Perley’s Press Pass: Hornets Playing with Poise in Clutch Time

by Sam Perley

Over the past three seasons, the Charlotte Hornets have struggled to consistently put away games in the clutch. This year though, things have noticeably been trending upwards for the better, despite the relatively small sample size thus far.

For reference, clutch games are ones where the two teams are separated by five-or-fewer points entering the final five minutes of the contest. Charlotte is currently 5-3 in such matchups, tied with the L.A. Clippers for the eighth-best winning percentage in the league (.625). Over half the Hornets’ outings this season have qualified for clutch-time status.

“We’ve been practicing situational execution in practice and it goes back to last season,” said Head Coach James Borrego. “Somewhere around the midseason mark, we made a conscious effort to spend more time on these situational moments. Practicing them, showing them on film, growing after every game and making sure our guys understand what we want to do on both ends of the floor at the end of games. We closed out last year strong where we won eight straight, maybe nine of our last ten close games.”

Charlotte’s clutch wins this season have come over Chicago (Oct. 23), at Golden State (Nov. 2), Indiana (Nov. 5), Detroit (Nov. 15) and at New York (Nov. 16). Looking back to the previous three campaigns, the Hornets went 18-21 in clutch-time games in 2016-17 (.462; 20th in NBA), with a big chunk of those victories coming in March and April. They finished 16-25 (.390; 24th) in 2017-18 and 22-29 the year prior in such situations (.431; 23rd).

“You can never replicate the stress and anxiety that we’ll feel in a game, but what you can do is talk through those moments,” Borrego explained. “So, in the huddle, we remind them how yesterday we worked on this, now let’s go execute it. I think having done it in a practice setting, it just eases us because we’ve done this before. That lessens one level of their stress having gone through it, walked through it, practiced it a day or two before in those moments.”

During clutch time, the Hornets currently rank tied for 11th in the league in scoring (10.0 PPG), third in field-goal percentage (51.0%), tied for fifth in three-point percentage (40.9%), tied for sixth in personal fouls drawn (3.0) and tied for seventh in turnovers allowed (0.6).

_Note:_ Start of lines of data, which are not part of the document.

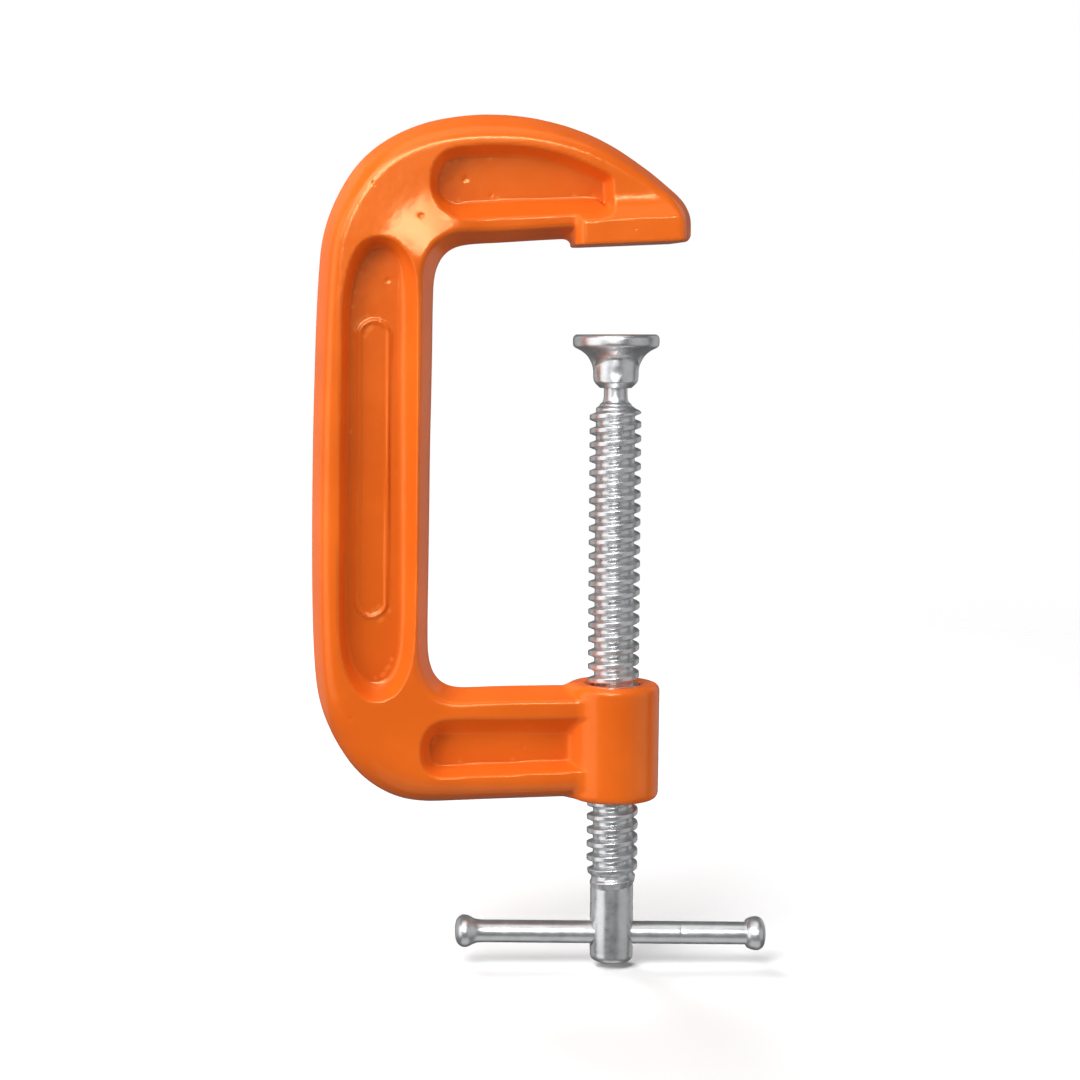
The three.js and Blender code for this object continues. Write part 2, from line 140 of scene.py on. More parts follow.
# pocket mouths [x, z, wall width, wall curve], closed, on the rim's level
SPINE_POCKET = [
    (-74.0, -14.9, 1.9, 1.4), (-73.1, -9.2, 2.1, 1.4), (-71.9, -4.6, 2.4, 1.4), (-70.2, -1.2, 2.7, 1.4),
    (-67.6, 1.3, 2.9, 1.4), (-64.4, 2.1, 2.8, 1.4), (-61.0, 1.4, 2.7, 1.4), (-58.2, -0.7, 2.7, 1.5),
    (-56.0, -3.6, 3.2, 1.6), (-54.7, -7.4, 4.2, 1.8), (-54.15, -13.0, 5.2, 2.0), (-54.1, -30.0, 5.4, 2.0),
    (-54.1, -60.0, 5.3, 2.0), (-54.2, -90.0, 5.0, 2.0), (-54.6, -104.5, 4.6, 2.0), (-55.4, -111.8, 4.4, 2.0),
    (-56.8, -116.6, 4.5, 2.0), (-59.0, -120.4, 4.6, 2.0), (-62.0, -122.6, 4.7, 1.9), (-65.4, -123.3, 4.7, 1.8),
    (-68.9, -122.0, 4.2, 1.7), (-71.6, -119.0, 3.2, 1.5), (-73.5, -114.9, 2.4, 1.4), (-74.7, -109.0, 2.0, 1.4),
    (-75.2, -100.0, 1.9, 1.4), (-75.0, -75.0, 1.9, 1.4), (-74.7, -50.0, 1.9, 1.4), (-74.3, -30.0, 1.9, 1.4),
]
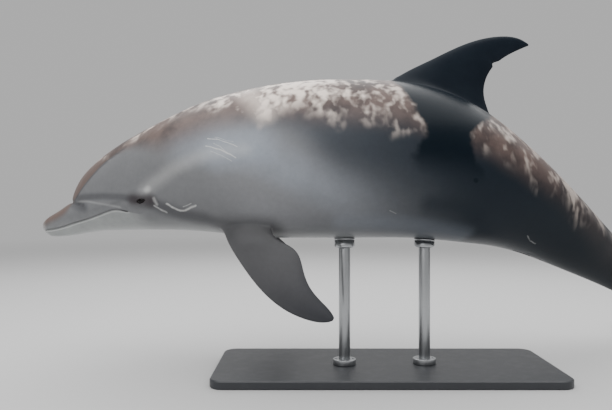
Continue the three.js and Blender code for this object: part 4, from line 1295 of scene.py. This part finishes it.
def skin_material(colours):
    """Painted skin: grey flanks, brown back, painted sunlight, pale jaw and belly, dark tail and fin, old
    scars.
    """
    paint = Paint("dolphin_skin_paint")
    chart = Chart(paint)
    broad = paint.noise(3.2, 3.0)
    patchy = paint.noise(11.0, 4.0, 0.6)
    fine = paint.noise(70.0, 5.0, 0.65)
    grain = paint.noise(420.0, 3.0, 0.6)
    wobble = (broad - 0.5) * 0.12 + (patchy - 0.5) * 0.05
    station = chart.along / BODY_LENGTH

    # The flank darkens towards the tail: partly darker skin, partly painted shade of the light falling off
    # along the body.
    rear = (station + (chart.height * 0.12 + wobble * 0.4)).rises(0.36, 0.52) ** 0.7
    far_rear = (station + chart.height * 0.1 + wobble * 0.3).rises(0.52, 0.76)
    dark = (paint.attribute("dark") + wobble * 0.3).rises(-0.095, 0.075)
    colour = paint.mix(station.rises(0.2, 0.3), colours.head, colours.flank)
    colour = paint.mix(paint.attribute("pale_shoulder") * 0.45, colour, colours.pale_band)
    colour = paint.mix(dark, colour, colours.middle_flank)
    colour = paint.mix(station.rises(0.26, 0.46) * 0.55, colour, colours.middle_flank)
    band = paint.attribute("pale_band") * (0.3 + patchy * 0.4) * station.rises(0.45, 0.29)
    colour = paint.mix(band, colour, colours.pale_band)
    colour = paint.mix(rear * (dark * 0.2 + 0.8), colour, colours.rear_flank)
    colour = paint.mix(far_rear, colour, colours.tail)
    colour = paint.mix(paint.attribute("pale_under") * 0.22, colour, colours.pale_band)
    colour = paint.mix(paint.attribute("dark_wedge") * 0.6, colour, colours.rear_flank)
    cape = (paint.attribute("cape") + wobble * station.rises(0.12, 0.2) * 9).rises(-1, 1)
    brown = paint.mix(patchy.rises(0.35, 0.7), colours.cape, colours.cape_dark)
    brown = paint.mix(station.rises(0.15, 0.05), brown, colours.beak)
    colour = paint.mix(cape * (1 - far_rear * 0.85) * 0.9, colour, brown)
    # Painted patches of sunlight on the back, in a pale warm colour.
    sunlight = painted_sunlight(paint) * (1 - rear * 0.55) * station.rises(0.86, 0.68)
    colour = paint.mix(sunlight, colour, colours.sunlit_back)
    # The dorsal fin's painted shadow, in the tail's colour, fading out at its foot.
    shadow = (paint.attribute("fin_shade") + (paint.noise(24.0, 2.0, 0.5) - 0.5) * 0.9).rises(0.25, 0.75)
    colour = paint.mix(shadow * chart.height.rises(-0.07, 0.025), colour, colours.tail)

    # The pale belly is painted greyer and fades out towards the tail: painted shade under the body.
    belly = (paint.attribute("belly") + wobble * 0.35).rises(-0.045, 0.04)
    belly = belly * 0.8 * station.rises(0.5, 0.27) * (1 - rear * 0.9)
    colour = paint.mix(belly, colour, colours.belly)
    jaw = (paint.attribute("jaw") + wobble * 0.03).rises(-0.0012, 0.003) * station.rises(0.15, 0.12)
    speckle = 0.35 + patchy * 0.35 + paint.noise(34.0, 3.0) * 0.5
    colour = paint.mix(jaw * speckle, colour, colours.jaw)
    colour = face_marks(paint, chart, colour, colours, patchy)
    # Flipper grey on the body round its root, partly painted shade where the flipper meets it.
    colour = paint.mix(paint.attribute("axilla") * 0.75, colour, colours.flipper)

    # Dark fin and flukes, their own dark grey deepened with painted shade.
    fin = paint.attribute("dorsal").rises(0.0, 0.16)
    fluke = paint.attribute("fluke").rises(0.0, 0.2)
    blade = paint.mix(patchy.rises(0.3, 0.8) * 0.6, colours.fin, colours.rear_flank)
    colour = paint.mix(fin.most(fluke), colour, blade)
    flipper = paint.attribute("flipper")
    palm = paint.mix(flipper.rises(0.25, 1.0), colours.flipper, colours.flipper_tip)
    colour = paint.mix(flipper.rises(0.0, 0.12), colour, palm)

    scars = old_scars(paint, chart)
    colour = paint.mix(scars, colour, colours.scar)
    spot = chart.stroke(*FLANK_SPOT) * 0.85 * chart.left.rises(-0.01, 0.01)
    colour = paint.mix(spot, colour, colours.tail)
    tone = 1.0 + (fine - 0.5) * 0.22 + (patchy - 0.5) * 0.22
    colour = paint.mix(1.0, colour, paint.joined(tone, tone, tone), "MULTIPLY")

    relief = fine * 0.35 + grain * 0.12 + patchy * 0.4 + scars * 0.5
    roughness = 0.36 + (fine - 0.5) * 0.18 + (patchy - 0.5) * 0.12 + scars * 0.12
    return paint.finish(
        Base_Color=colour, Roughness=roughness, Normal=paint.bump(relief, 0.0012, 0.5),
        Specular_IOR_Level=0.11, Coat_Weight=(1 - rear) * 0.09, Coat_Roughness=0.22,
    )


def painted_sunlight(paint):
    """Painted patches of sunlight along the top of the back, with a larger pale pool of it."""
    tall = paint.place(1.0, 1.0, 0.6)
    wide = paint.noise(6.0, 1.0, 0.5, tall)
    large = paint.noise(21.0, 1.0, 0.5, tall, 0.3)
    small = paint.noise(45.0, 1.5, 0.5, tall, 0.2)
    spots = ((small - 0.5) * 2.3 + (large - 0.5) * 2.2 + (wide - 0.5) * 1.5 + 0.38).rises(0.05, 0.98)
    hanging = paint.noise(15.0, 1.0, 0.5, paint.place(1.0, 1.0, 0.25))
    crest = (paint.attribute("sunlit_back") + (hanging - 0.5) * 0.14 + (large - 0.5) * 0.05).rises(-0.03, 0.05)
    return (crest * spots).most(paint.attribute("pale_back") * (0.25 + large * 0.55))


def face_marks(paint, chart, colour, colours, patchy):
    """Bands from the melon and the eye, the pale brow with its painted highlight, the dark edge of the eye,
    and painted shade in the crease and mouth.
    """
    for name, strength, coat in FACE_COATS:
        colour = paint.mix(paint.attribute(name) * strength, colour, getattr(colours, coat))
    # Painted shade in the crease between beak and melon.
    crease = paint.attribute("crease").rises(0.009, 0.001)
    colour = paint.mix(crease * 0.6, colour, colours.stripe)
    colour = paint.mix(chart.along.rises(0.028, 0.006) * patchy * 1.1, colour, colours.brow)
    mouth, over_lip = paint.attribute("mouth"), paint.attribute("jaw").rises(-0.001, 0.002)
    lip = mouth.rises(0.0075, 0.0045) * mouth.rises(0.0015, 0.003) * over_lip
    colour = paint.mix(lip * patchy * 0.6, colour, colours.brow)
    # Painted shade along the groove of the closed mouth.
    return paint.mix(mouth.rises(0.0036, 0.0009) * 0.95, colour, colours.mouth)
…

The team’s offensive rating in clutch time is also a seismic 135.6 points scored per 100 possessions, the second-highest mark in the league behind only the 11-2 Boston Celtics. Charlotte is also sixth in net rating (22.0), third in effective field-goal percentage (60.2%), fourth in points scored off turnovers (1.9) and third in second-chance points allowed (0.4).

No one Hornet is taking over time and time again when entering clutch time. Amongst players appearing in at least four such situations this year, Marvin Williams is averaging a team-high 3.3 PPG (13th in the NBA) and 0.8 three-point field goals (T-5th). Devonte’ Graham, Terry Rozier, Malik Monk, Bismack Biyombo, Dwayne Bacon, P.J. Washington and Cody Martin have all made key contributions at one spot or another as well.

Having a handful of different guys to turn to down the stretch of close games has certainly helped address the team’s clutch-time troubles. Despite how spectacular Kemba Walker was during his illustrious tenure in Charlotte, opposing squads often knew he was getting the ball in crucial situations, allowing them to send double teams and extra help defenders.

“We haven’t had just one guy that goes out and is our main scorer every night,” Graham said. “We have to bank on each other. One night it can be me, one night it can be Terry, one night it can be Bake, one night it can be Miles, Malik or whatever the case may be. We just have to make sure we’re prepared, ride the hot hand and keep playing through any adversity.”

Borrego added, “At the end of the day, the players have to play. They have to make shots, they have to execute and I think that’s where I’ve been pleasantly surprised. This early in the season with this young a group, we’ve been able to execute and play with poise down the stretch, which you need to do. There’s not necessarily a trick play that’s getting us these wins, but obviously, we’ve made some shots out of some draw-ups.”

The ongoing challenge for the Hornets is playing well enough for the first 43 minutes of the game in order to give themselves a chance heading into clutch time. There’s quite a fine line between winning and losing in the NBA and right now, Charlotte is getting better at making the right plays when it matters most.